By Don Bradley
Plenty of bad blood in the Republican primary for the 31st District Missouri senate seat.
Incumbent Rick Brattin is being challenged by two current House members, Mike Haffner in the 55th and Dan Houx from the 54th.
The winner will face Democrat Raymond L. James in November. The district takes in Cass, Johnson and Bates counties.
Brattin thinks his accomplishments should have earned him a second term without a challenge from his own party.
“It stinks that you have to fight to retain your seat when the electorate is very Republican, but when you are an outspoken conservative it comes with it,” said Brattin who is seeking a second term.
“I’m a true fighter. I don’t go along to get along.”
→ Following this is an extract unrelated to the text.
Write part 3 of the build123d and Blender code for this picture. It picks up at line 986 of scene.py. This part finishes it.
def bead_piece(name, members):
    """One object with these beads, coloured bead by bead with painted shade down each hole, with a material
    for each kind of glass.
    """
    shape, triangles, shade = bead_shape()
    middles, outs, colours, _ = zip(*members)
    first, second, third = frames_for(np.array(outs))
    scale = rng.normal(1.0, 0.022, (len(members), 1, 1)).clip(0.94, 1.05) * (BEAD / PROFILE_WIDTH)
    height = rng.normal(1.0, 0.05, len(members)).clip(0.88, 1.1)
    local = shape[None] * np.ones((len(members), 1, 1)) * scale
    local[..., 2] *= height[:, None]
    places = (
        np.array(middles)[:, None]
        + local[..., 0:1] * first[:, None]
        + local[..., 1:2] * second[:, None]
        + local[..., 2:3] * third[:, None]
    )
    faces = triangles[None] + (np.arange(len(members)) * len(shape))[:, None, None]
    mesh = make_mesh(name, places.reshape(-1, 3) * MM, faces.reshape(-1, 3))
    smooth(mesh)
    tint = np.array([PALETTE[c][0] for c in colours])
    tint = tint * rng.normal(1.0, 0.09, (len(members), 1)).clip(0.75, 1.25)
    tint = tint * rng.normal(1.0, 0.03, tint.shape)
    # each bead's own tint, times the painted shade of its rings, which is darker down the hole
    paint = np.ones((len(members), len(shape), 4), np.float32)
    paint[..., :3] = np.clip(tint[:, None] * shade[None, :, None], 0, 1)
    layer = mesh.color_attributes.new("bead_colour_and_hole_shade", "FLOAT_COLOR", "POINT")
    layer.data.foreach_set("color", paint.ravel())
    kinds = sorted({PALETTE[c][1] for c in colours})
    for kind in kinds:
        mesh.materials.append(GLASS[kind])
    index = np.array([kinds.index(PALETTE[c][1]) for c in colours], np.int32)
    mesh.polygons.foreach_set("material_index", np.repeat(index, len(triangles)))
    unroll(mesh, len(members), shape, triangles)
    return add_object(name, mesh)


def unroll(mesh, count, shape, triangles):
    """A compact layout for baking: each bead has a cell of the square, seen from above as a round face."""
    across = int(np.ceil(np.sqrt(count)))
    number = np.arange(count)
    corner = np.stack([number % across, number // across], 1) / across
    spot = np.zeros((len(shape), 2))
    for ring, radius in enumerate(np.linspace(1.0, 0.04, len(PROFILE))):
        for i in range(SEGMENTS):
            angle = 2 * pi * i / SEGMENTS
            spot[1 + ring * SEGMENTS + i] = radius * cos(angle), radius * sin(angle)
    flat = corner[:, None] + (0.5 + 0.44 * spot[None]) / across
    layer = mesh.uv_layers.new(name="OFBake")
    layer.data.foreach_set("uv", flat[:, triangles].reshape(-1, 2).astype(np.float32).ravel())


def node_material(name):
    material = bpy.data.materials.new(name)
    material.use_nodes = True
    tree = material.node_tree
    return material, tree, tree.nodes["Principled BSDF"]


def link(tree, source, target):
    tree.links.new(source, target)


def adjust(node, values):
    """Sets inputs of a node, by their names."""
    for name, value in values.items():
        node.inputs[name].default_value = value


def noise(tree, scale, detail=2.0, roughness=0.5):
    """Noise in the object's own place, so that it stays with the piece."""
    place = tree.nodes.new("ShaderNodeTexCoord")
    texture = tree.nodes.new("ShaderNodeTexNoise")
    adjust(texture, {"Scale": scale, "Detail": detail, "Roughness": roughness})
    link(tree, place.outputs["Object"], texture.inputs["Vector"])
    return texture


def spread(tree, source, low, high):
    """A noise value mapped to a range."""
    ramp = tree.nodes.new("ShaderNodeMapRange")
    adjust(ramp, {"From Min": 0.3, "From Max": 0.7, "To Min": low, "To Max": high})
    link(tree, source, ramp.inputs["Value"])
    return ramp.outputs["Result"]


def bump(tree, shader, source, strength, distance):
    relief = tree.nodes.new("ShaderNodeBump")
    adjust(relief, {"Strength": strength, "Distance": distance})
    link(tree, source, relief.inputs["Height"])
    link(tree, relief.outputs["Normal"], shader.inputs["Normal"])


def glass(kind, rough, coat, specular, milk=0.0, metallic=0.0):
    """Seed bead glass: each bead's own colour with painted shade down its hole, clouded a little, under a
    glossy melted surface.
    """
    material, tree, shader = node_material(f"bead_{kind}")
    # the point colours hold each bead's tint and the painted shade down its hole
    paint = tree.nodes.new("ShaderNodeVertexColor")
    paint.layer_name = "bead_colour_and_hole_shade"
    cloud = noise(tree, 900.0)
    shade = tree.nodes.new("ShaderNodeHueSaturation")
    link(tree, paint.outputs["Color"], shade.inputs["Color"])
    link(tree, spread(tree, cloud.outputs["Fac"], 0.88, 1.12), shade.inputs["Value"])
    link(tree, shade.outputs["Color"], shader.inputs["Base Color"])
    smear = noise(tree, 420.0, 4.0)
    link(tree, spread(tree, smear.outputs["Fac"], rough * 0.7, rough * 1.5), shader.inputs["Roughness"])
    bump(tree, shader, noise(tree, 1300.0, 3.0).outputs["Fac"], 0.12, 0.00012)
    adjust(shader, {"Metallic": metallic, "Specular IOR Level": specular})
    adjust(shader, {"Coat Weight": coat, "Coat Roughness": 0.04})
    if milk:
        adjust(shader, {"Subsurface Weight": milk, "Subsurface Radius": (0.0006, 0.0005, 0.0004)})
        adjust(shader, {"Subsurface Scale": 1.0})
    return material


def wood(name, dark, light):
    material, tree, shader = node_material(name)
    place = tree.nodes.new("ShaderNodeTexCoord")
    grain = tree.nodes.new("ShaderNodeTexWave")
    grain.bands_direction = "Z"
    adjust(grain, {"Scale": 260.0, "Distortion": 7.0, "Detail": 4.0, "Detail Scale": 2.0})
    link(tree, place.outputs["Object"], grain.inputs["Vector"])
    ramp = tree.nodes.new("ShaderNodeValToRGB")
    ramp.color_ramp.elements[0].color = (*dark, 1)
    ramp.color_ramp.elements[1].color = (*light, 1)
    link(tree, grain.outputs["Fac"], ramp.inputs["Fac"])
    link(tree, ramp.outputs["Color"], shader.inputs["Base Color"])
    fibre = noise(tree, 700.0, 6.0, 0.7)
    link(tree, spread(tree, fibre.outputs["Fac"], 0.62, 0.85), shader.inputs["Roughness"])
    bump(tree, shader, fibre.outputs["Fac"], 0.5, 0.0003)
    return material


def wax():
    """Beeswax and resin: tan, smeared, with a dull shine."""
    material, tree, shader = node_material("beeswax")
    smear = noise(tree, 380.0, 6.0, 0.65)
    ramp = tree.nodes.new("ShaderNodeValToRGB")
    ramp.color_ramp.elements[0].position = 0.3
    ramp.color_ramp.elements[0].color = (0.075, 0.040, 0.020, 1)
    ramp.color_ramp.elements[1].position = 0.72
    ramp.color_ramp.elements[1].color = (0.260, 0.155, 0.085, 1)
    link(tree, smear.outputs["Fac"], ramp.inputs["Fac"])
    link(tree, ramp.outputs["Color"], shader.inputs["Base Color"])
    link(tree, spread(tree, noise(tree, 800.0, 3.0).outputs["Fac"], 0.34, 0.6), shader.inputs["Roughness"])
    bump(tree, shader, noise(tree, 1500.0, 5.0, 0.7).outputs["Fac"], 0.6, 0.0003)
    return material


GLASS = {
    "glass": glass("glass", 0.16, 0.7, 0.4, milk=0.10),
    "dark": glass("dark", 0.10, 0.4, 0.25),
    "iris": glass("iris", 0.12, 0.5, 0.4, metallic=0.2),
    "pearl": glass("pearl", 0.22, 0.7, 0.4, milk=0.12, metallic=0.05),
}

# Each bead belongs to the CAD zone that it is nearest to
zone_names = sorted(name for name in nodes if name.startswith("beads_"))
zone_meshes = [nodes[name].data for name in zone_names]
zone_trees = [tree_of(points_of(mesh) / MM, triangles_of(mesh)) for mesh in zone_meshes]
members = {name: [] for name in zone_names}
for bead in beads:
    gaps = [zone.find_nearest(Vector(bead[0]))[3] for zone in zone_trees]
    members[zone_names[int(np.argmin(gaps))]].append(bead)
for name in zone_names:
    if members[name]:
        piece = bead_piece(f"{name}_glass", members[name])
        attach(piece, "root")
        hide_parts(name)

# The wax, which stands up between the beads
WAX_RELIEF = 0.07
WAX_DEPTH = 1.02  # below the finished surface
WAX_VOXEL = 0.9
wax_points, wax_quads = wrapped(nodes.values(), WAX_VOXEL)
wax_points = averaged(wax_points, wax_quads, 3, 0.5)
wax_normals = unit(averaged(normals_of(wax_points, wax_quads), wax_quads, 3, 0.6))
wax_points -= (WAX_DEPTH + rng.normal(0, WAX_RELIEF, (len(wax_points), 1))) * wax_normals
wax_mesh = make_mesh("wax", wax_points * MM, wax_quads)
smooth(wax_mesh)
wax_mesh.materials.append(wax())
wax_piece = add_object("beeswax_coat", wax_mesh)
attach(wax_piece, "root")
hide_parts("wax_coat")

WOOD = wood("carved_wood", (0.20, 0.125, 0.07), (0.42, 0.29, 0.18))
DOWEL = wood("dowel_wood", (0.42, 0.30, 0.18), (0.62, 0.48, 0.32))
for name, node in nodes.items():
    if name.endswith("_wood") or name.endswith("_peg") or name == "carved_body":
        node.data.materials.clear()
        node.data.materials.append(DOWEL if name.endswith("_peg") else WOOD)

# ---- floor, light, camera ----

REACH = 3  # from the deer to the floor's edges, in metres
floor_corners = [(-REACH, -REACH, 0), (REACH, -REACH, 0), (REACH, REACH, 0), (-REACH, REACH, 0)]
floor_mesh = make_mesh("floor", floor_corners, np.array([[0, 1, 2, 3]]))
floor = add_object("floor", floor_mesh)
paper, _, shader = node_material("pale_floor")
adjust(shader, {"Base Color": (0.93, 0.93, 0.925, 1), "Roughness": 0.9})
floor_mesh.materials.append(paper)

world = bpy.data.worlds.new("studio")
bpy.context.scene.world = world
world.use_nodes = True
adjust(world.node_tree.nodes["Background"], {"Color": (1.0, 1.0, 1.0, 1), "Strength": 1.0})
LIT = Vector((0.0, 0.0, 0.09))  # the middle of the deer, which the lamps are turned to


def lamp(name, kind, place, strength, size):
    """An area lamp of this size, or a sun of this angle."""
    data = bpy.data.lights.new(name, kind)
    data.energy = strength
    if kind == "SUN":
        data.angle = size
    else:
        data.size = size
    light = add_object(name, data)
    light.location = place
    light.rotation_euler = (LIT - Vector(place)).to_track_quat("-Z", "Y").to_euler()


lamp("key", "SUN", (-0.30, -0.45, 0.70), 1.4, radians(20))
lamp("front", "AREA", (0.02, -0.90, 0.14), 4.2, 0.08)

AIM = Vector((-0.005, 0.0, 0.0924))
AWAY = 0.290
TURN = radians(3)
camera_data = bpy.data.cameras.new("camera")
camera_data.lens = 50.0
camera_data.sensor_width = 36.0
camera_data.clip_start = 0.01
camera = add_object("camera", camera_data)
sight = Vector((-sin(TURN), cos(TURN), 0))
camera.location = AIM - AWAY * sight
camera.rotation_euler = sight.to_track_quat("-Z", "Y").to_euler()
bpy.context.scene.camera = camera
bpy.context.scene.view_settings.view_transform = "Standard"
Haffner and Houx say Brattin is part of the reason so many House bills die in the Senate.
“He’s constantly filibustering,” Haffner said of Brattin. “He doesn’t get anything into law. He doesn’t have the respect of his peers.”
Haffner also said Brattin did not do enough to fight off the recent effort by a Kansas City developer to put a landfill near Raymore.
“That’s absolutely ridiculous,” Brattin countered. “I filibustered; I filed bills. I was absolutely involved.
“Leadership was playing games. People want to misrepresent that instead of being truthful.”
As for Houx and Haffner, both asked the other not to file for the race. No deal.
Houx, from Johnson County in the eastern part of the district, knows the district’s population is concentrated in Cass County and hopes Brattin and Haffner split the vote there enough so that he can emerge the winner.
Rick Brattin
Brattin, 43, of Harrisonville, was first elected to the senate seat in 2020. He previously served four terms in the Missouri House and before that served as Cass County auditor.
He spent six years in the Marines, leaving as a noncommissioned officer. He currently has a 40-acre farm and a small construction company.
Brattin says the purpose of government is to protect liberty and freedom and that both are under attack in Missouri from outside interests who want to change the state constitution.’.
He said the state must stand firm on guns, abortion, capitalism and against support of Hamas.
“We must make it more difficult to change the state constitution,” Brattin said.
On the House floor in 2017, Brattin said there was a distinction between homosexuality and “just being a human being.”
Mike Haffner
Haffner, 64, of Pleasant Hill, is finishing up his third term in the house and could have run for a fourth.
“But people came to me and asked me to run for the senate so I agreed,” Haffner said.
“Our freedoms are under attack and too many politicians are more concerned about their own careers.”
Haffner spent 20 years in the Navy as a pilot and was awarded the Distinguished Flying Cross.
He now runs a Christmas tree farm.
He said he has had success in fighting for conservative causes, but it’s far too easy to change the state constitution which could lead to abortion-on-demand and expansion of gambling.”
“Our constitution is way too bloated, and I will fight to preserve our freedoms,” he said.
“That is what I did flying off aircraft carriers.”
Dan Houx
Houx, 52, a native of Warrensburg and graduate of Kemper Military School, is wrapping up four terms representing the 54th district in the Missouri House. He cannot run for a fifth.
Houx, who is in real estate and homebuilding, said he always planned on running for the senate.
“That would be my political high spot,” he said.
Knocking on doors, he hears voters talk about fentanyl, open border and crime spreading out from Kansas City into the rural areas to the south.
“We need to make sure prosecutors have the power to do their job,” Houx said.
He also stressed the importance of the state continuing to help farmers.
He believes his life’s work in real estate and business has given him skills that make him a negotiator. He used property taxes as an example.
“I want to make things work,” he said. “Both parties, both chambers. Sometimes this job means you get 80 percent of what you want.”